With Networks, you can find people and see what companies and funds they're involved with, their estimated paper worth, contact details, and so on.
The company wanted to add more value to Networks, and increase sales of the add-on. I was asked to design a feature that would let users take advantage of the add-on data, by letting them see how they are connected to people of interest. This is similar to LinkedIn's feature which shows you degrees of connection. We've called this feature "My Network". For example, if Person X wants to meet Person Z, our platform could tell them if there's any Person Y who could introduce them.
I didn't have a lot of time for research, and many of the people who use our platform are time-poor. I was only able to speak to one of our subscribers about this project before we got started. He works at a well-known bank which caters to wealthy individuals, so I've left out the details because I am not able to share them. We spoke about the following.

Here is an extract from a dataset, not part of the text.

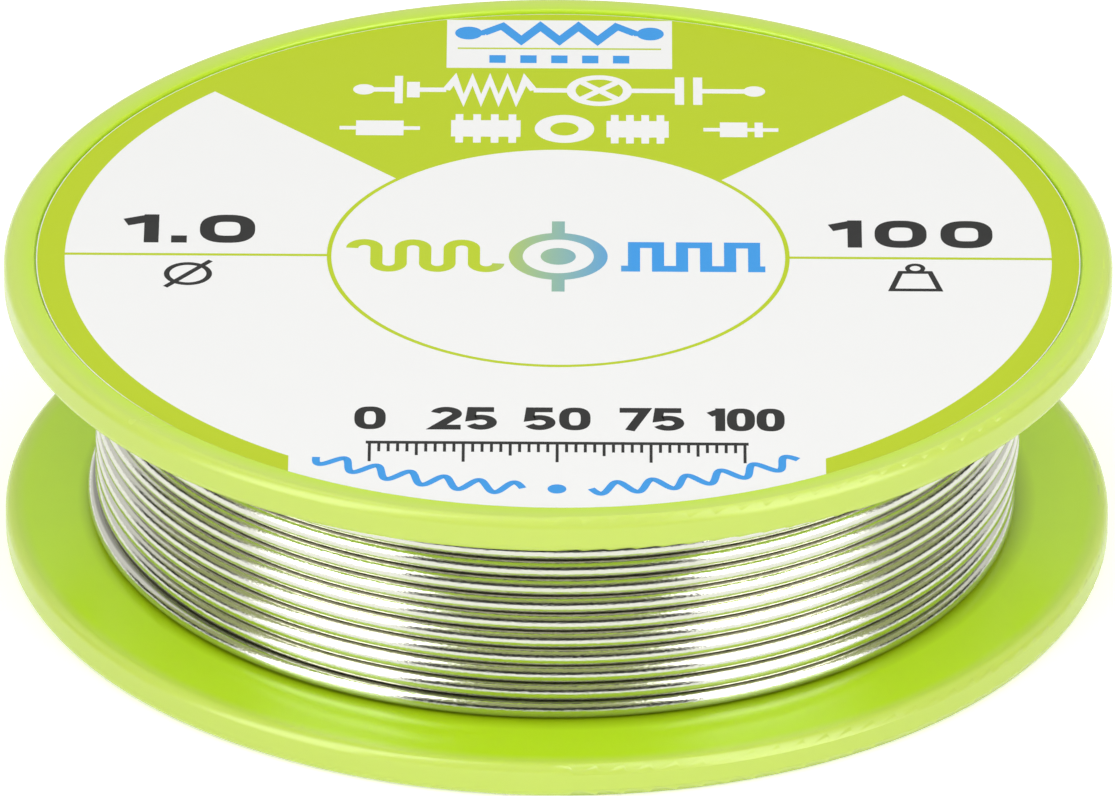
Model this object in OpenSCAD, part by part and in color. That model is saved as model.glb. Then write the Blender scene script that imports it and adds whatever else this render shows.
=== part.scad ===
// Reel of flux-cored solder wire: a two-piece moulded reel, the wire wound on
// its drum, and a round paper label in the recess of the upper flange.
// The reel stands on its lower flange, with its axis on Z.

/* [Flanges] */
// Diameter of both flanges
flange_d = 60; // [54:1:80]
// Clear width between the two flanges
inner_width = 12.9; // [10:0.1:20]
// Thickness of a flange at its rim
rim_t = 2.0; // [1.7:0.1:3]
// Radius of the rounded outer edge of a flange
rim_round = 0.55; // [0.4:0.05:0.8]
// Radial width of the raised rim beside the label recess
rim_w = 1.65; // [1.2:0.05:3]
// Rounding of the rim's edge over the recess
recess_round = 0.15; // [0.05:0.05:0.2]
// Depth of the recess in the outer face of each flange
recess_depth = 0.35; // [0.25:0.05:0.6]
// Fillet between the lower flange and the drum
root_fillet = 0.8; // [0.4:0.1:1.5]

/* [Hub] */
// Outer diameter of the drum that carries the wire
drum_d = 25; // [24:0.5:32]
// Wall of the drum
drum_wall = 1.4; // [1:0.1:2]
// Diameter of the bore for the spindle
bore_d = 12; // [8:0.5:13]
// Wall of the spindle tube
tube_wall = 1.3; // [1:0.1:1.6]
// Chamfer at the mouth of the bore
bore_chamfer = 0.4; // [0.2:0.1:0.6]
// Number of ribs between the spindle tube and the drum
rib_count = 6; // [3:1:8]
// Thickness of a rib
rib_t = 1.2; // [0.8:0.1:1.6]
// How far the ribs stand back from the open end of the hub
rib_setback = 0.6; // [0.3:0.1:2]

/* [Snap joint] */
// Length of the spigot that plugs into the drum
spigot_len = 4.5; // [3.5:0.1:6]
// Wall of the spigot
spigot_wall = 1.2; // [1:0.1:1.5]
// Length over which the ribs reach into the slots of the spigot
key_len = 2.5; // [1.5:0.1:3]
// Height of the snap bead on the spigot
bead_h = 0.2; // [0.1:0.05:0.3]
// Distance from the tip of the spigot to the middle of the bead
bead_back = 1.2; // [1:0.1:1.5]
// Lead-in chamfer on the drum and on the spigot
lead_in = 0.3; // [0.1:0.05:0.4]
// Clearance between the parts of the snap joint
joint_clear = 0.05; // [0.03:0.01:0.1]

/* [Wire] */
// Thickness of the wire across its flats, slim enough to keep the turns apart
wire_d = 0.65; // [0.5:0.01:0.9]
// Clear gap between two neighbouring turns
turn_gap = 0.42; // [0.41:0.01:0.6]
// Diameter over the outer layer of turns
winding_d = 50.2; // [46:0.1:52]
// How far the last turn rises above the layer that it lies in
end_rise = 0.43; // [0:0.01:0.6]
// Angle over which each turn crosses over to the next
crossover_angle = 120; // [90:15:150]
// Clearance between the wound wire and the upper flange
winding_clear = 0.05; // [0.02:0.01:0.1]

/* [Label] */
// Thickness of the paper label
label_t = 0.15; // [0.1:0.01:0.2]
// Clearance between the label and the wall of its recess
label_clear = 0.1; // [0.05:0.05:0.3]

/* [Hidden] */
$fn = 96;

// How far a cut runs past the face that it opens
past = 1;

// Colours
plastic_green = [0.71, 0.84, 0.22];
tin = [0.82, 0.82, 0.80];
inner_tin = [0.66, 0.66, 0.64];
paper = [0.95, 0.95, 0.94];

// Flanges
flange_r = flange_d / 2;
recess_r = flange_r - rim_w;
lower_face_z = rim_t;
upper_face_z = rim_t + inner_width;
reel_h = upper_face_z + rim_t;
upper_recess_z = reel_h - recess_depth;

// Hub
drum_r = drum_d / 2;
drum_in_r = drum_r - drum_wall;
bore_r = bore_d / 2;
tube_r = bore_r + tube_wall;

// Snap joint
spigot_r = drum_in_r - joint_clear;
spigot_tip_z = upper_face_z - spigot_len;
bead_z = spigot_tip_z + bead_back;
bead_r = 2 * bead_h;
bead_centre_r = spigot_r + bead_h - bead_r;
rib_top_z = spigot_tip_z + key_len;
spigot_root = (rim_t - recess_depth) / 2;

// Wire: a six-sided tube, with flats towards the neighbouring turns
rings_per_turn = 24;
sides = 6;
side_angle = 360 / sides;
ring_step = 360 / rings_per_turn;
corner_r = wire_d / 2 / cos(side_angle / 2);
pitch = wire_d + turn_gap;
turns = min(24, 1 + floor((inner_width - winding_clear - wire_d) / pitch));
last_turn = turns - 1;
top_turn_z = lower_face_z + wire_d / 2 + last_turn * pitch;
path_r = winding_d / 2 - corner_r;
core_r = (path_r - corner_r) * cos(ring_step / 2);

// Azimuths: the wire starts and ends at the back, and runs clockwise downwards
start_azimuth = 25;
level_angle = 360 - crossover_angle;
rise_from = 75;
rise_to = 165;
last_ring = rings_per_turn * last_turn + floor(level_angle / ring_step) - 1;

// Where the wire comes up square out of the layer below
bend_r = wire_d;
bend_rings = 4;
notch_clear = 0.1;
notch_floor = path_r - bend_r - wire_d;
notch_w = 2 * (corner_r + notch_clear);

// Smooth step from 0 to 1, level at both ends
function smooth(t) = let(c = max(0, min(1, t))) c * c * (3 - 2 * c);

// Direction in plan at an azimuth
function heading(azimuth) = [cos(azimuth), sin(azimuth), 0];

// Height after travelling angle a: level round the front, one crossover a turn at the back
function turn_z(a) =
    let(whole = floor(a / 360), part = a - 360 * whole)
    top_turn_z - pitch * (whole + smooth((part - level_angle) / crossover_angle));

// Radius after travelling angle a: only the last turn rises
function turn_r(a) =
    let(last = a - 360 * last_turn)
    path_r + end_rise * smooth((last - rise_from) / (rise_to - rise_from));

// A station is the centre of one ring of the tube and the azimuth that the wire heads in
function turn_station(i) =
    let(a = i * ring_step, azimuth = start_azimuth - a)
    [turn_r(a) * heading(azimuth) + [0, 0, turn_z(a)], azimuth - 90];

// The quarter bend between the notch and the first turn
function bend_station(i) =
    let(azimuth = start_azimuth + 90 - 90 * i / bend_rings)
    [
        (path_r - bend_r) * heading(start_azimuth) + bend_r * heading(azimuth) + [0, 0, top_turn_z],
        azimuth - 90
    ];

// A station one wire diameter before or after another, straight along its heading
function straight_on(s, way) = [s[0] + way * wire_d * heading(s[1]), s[1]];

stations = concat(
    [straight_on(bend_station(0), -1)],
    [for (i = [0:bend_rings - 1]) bend_station(i)],
    [for (i = [0:last_ring]) turn_station(i)],
    [straight_on(turn_station(last_ring), 1)]
);

// The corners of the ring at a station
function ring_points(s) =
    [
        for (k = [0:sides - 1])
            s[0] + corner_r * (cos(k * side_angle) * heading(s[1] + 90) + [0, 0, sin(k * side_angle)])
    ];

rings = [for (s = stations) ring_points(s)];

// Least gap of the wire to itself, on rings and points between them at least half a turn apart
samples = 3;
sampled = [
    for (i = [0:len(rings) - 2], j = [0:samples - 1])
        rings[i] + (rings[i + 1] - rings[i]) * j / samples
];
half_turn = samples * rings_per_turn / 2;
function ring_gap(a, b) = min([for (p = a, q = b) norm(p - q)]);
function least_gap() =
    min([
        for (i = [0:len(sampled) - 1 - half_turn], j = [i + half_turn:len(sampled) - 1])
            if (norm(sampled[i][0] - sampled[j][0]) < 2 * pitch) ring_gap(sampled[i], sampled[j])
    ]);

// Concave fillet in the corner between the lower flange and the drum
module root_fillet_profile() {
    translate([drum_r, lower_face_z])
        difference() {
            square(root_fillet);
            translate([root_fillet, root_fillet]) circle(root_fillet);
        }
}

// Half section of a flange that lies on z = 0, with its web from in_r outwards
module flange_profile(in_r) {
    edge_r = flange_r - rim_round;
    translate([in_r, recess_depth]) square([edge_r - in_r, rim_t - recess_depth]);
    translate([recess_r + recess_round, 0]) square([edge_r - recess_r - recess_round, rim_t]);
    translate([recess_r, recess_round]) square([edge_r - recess_r, rim_t - recess_round]);
    translate([recess_r + recess_round, recess_round]) circle(recess_round);
    translate([edge_r, rim_round]) square([rim_round, rim_t - 2 * rim_round]);
    for (z = [rim_round, rim_t - rim_round])
        translate([edge_r, z]) circle(rim_round);
}

// Half section of the drum, with the groove for the snap bead
module drum_profile() {
    difference() {
        translate([drum_in_r, recess_depth]) square([drum_wall, upper_face_z - recess_depth]);
        translate([bead_centre_r, bead_z]) circle(bead_r + joint_clear);
        polygon([
            [drum_in_r - past, upper_face_z + past],
            [drum_in_r - past, upper_face_z - lead_in - past],
            [drum_in_r + lead_in + past, upper_face_z + past]
        ]);
    }
}

// Half section of the spindle tube, chamfered at the mouth of its bore
module tube_profile() {
    difference() {
        translate([bore_r, recess_depth]) square([tube_wall, upper_recess_z - recess_depth]);
        polygon([
            [bore_r - past, recess_depth + bore_chamfer + past],
            [bore_r - past, recess_depth - past],
            [bore_r + bore_chamfer + past, recess_depth - past]
        ]);
    }
}

// Half section of the spigot and its root in the web, with the snap bead and a chamfered tip
module spigot_profile() {
    in_r = spigot_r - spigot_wall;
    difference() {
        translate([in_r, spigot_tip_z]) square([spigot_wall, spigot_len + spigot_root]);
        polygon([
            [spigot_r + past, spigot_tip_z - past],
            [spigot_r + past, spigot_tip_z + lead_in + past],
            [spigot_r - lead_in - past, spigot_tip_z - past]
        ]);
    }
    translate([bead_centre_r, bead_z]) circle(bead_r);
}

// Repeats its children once at each rib
module at_each_rib() {
    for (i = [0:rib_count - 1])
        rotate([0, 0, 360 * i / rib_count]) children();
}

// Lower flange, drum and spindle tube in one moulding, tied by ribs that are open from below
module lower_flange_with_drum() {
    rib_from = bore_r + tube_wall / 2;
    rib_to = drum_in_r + drum_wall / 2;
    rib_bottom = recess_depth + rib_setback;
    color(plastic_green) {
        rotate_extrude() {
            flange_profile(drum_in_r);
            drum_profile();
            tube_profile();
            root_fillet_profile();
        }
        at_each_rib()
            translate([rib_from, -rib_t / 2, rib_bottom])
                cube([rib_to - rib_from, rib_t, rib_top_z - rib_bottom]);
    }
}

// Upper flange with the spigot that snaps into the drum, slotted over the ribs
module upper_flange_cap() {
    slot_w = rib_t + 2 * joint_clear;
    color(plastic_green)
        difference() {
            rotate_extrude() {
                translate([0, reel_h]) mirror([0, 1]) flange_profile(tube_r + joint_clear);
                spigot_profile();
            }
            at_each_rib()
                translate([spigot_r - spigot_wall - past, -slot_w / 2, spigot_tip_z - past])
                    cube([spigot_wall + 2 * past, slot_w, key_len + joint_clear + past]);
        }
}

// The inner layers of wire, as one plain body with a notch where the wire comes up
module inner_wire_layers() {
    top_z = upper_face_z - winding_clear;
    notch_z = top_turn_z - wire_d / 2 - notch_clear;
    color(inner_tin)
        difference() {
            rotate_extrude()
                difference() {
                    translate([drum_r, lower_face_z]) square([core_r - drum_r, top_z - lower_face_z]);
                    root_fillet_profile();
                }
            rotate([0, 0, start_azimuth])
                translate([notch_floor, bend_r - notch_w / 2, notch_z])
                    cube([core_r - notch_floor + past, notch_w, top_z - notch_z + past]);
        }
}

// The outer layer of wire, as one unbroken tube
module outer_wire_layer() {
    count = len(rings);
    far = (count - 1) * sides;
    walls = [
        for (i = [0:count - 2], k = [0:sides - 1])
            let(a = i * sides + k, b = i * sides + (k + 1) % sides)
                each [[a, a + sides, b], [b, a + sides, b + sides]]
    ];
    near_cap = [for (k = [1:sides - 2]) [0, k, k + 1]];
    far_cap = [for (k = [1:sides - 2]) [far, far + k + 1, far + k]];
    color(tin) polyhedron([for (r = rings) each r], concat(walls, near_cap, far_cap), convexity = 10);
    echo(turns = turns, rings = count, least_gap_mm = least_gap());
}

// Round paper label in the recess of the upper flange
module face_label() {
    color(paper)
        translate([0, 0, upper_recess_z]) cylinder(r = recess_r - label_clear, h = label_t);
}

lower_flange_with_drum();
upper_flange_cap();
inner_wire_layers();
outer_wire_layer();
face_label();
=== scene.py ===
import math

import bpy
import numpy as np
from bpy.props import FloatProperty, FloatVectorProperty, IntProperty, PointerProperty
from bpy.types import Operator, Panel, PropertyGroup
from mathutils import Matrix, Vector


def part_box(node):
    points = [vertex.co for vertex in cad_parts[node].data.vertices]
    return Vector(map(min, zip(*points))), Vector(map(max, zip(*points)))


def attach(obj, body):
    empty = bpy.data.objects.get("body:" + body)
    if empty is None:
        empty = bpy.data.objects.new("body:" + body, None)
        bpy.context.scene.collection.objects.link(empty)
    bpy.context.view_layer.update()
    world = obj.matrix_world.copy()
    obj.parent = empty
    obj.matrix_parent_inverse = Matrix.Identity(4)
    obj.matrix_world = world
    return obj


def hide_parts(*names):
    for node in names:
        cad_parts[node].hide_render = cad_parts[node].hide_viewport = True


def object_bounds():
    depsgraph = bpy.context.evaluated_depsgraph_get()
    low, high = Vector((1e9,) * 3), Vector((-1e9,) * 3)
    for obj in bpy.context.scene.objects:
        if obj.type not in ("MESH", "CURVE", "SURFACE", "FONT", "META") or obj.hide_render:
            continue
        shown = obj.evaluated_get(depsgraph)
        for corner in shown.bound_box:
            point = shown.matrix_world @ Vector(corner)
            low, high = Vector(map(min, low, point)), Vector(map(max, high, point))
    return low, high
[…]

We also spoke about specifics to do with the feature - questions that I wanted answered based on our early internal discussions.
Our CEO decided that because of the short discovery phase, the feature should be split into several versions. The first version would be small enough to release quickly and get feedback from our users. Version 2 and onwards of the feature will involve some of the riskier technical challenges.
I pushed for a feasibility test to make sure the data we have on people was up to the challenge. Using our CEO as an example, the development team uploaded around 100 of his LinkedIn contacts and looked for 2nd degree connections. These were people that the CEO could could ask his contacts to put him in touch with. The platform came back with over 11,000 2nd degree connections, which easily demonstrated the potential of the feature.
The feature is designed to let the user mark the people they know in the platform. The user will then see an indicator next to any person's name on the platform, assuming that person is a 1st or 2nd degree connection.
One of the first design tasks I did was to audit the platform to find all of the places where we show people's names. Here's an example, with a particularly long name.
I had to make sure that whichever method we used to show degrees of connection would work in all of the places we show people names.
Next I thought about how the user could mark someone as known to them. I settled on a button that would appear in the header of a person's profile. The grey boxes on the buttons represent the icons that I had not designed yet.
I came up with 16 options for how the indicator next to people's names could look.
When I spoke to other people around Beauhurst about this, 16 was the clear winner. I included an icon in so many of the options because it would help "brand" the feature, which meant users would recognise it around the platform more easily, when they saw it.
I worked on some options for the buttons that subscribers would use to add people to their network of 1st degree connections.
Finally, when a user goes to the profile of a 2nd degree connection, we show a panel explaining how they're connected to that person. I mocked up some options for showing this data without overloading the page with details. We settled on the final option, which collapses some of the information if it's too long.
One of the features of the Networks add-on is a visual graph which shows how someone is connected to other people on the platform. We wanted to show degrees of connection in this graph as well. I mocked up these options, but this part of the feature was pushed back to a later version so that we could release the first version more quickly.
The early feedback on the feature is good, both internal and external. Our account management team is excited to show the feature to our subscribers, and the feedback from subscribers once they've seen it has been positive.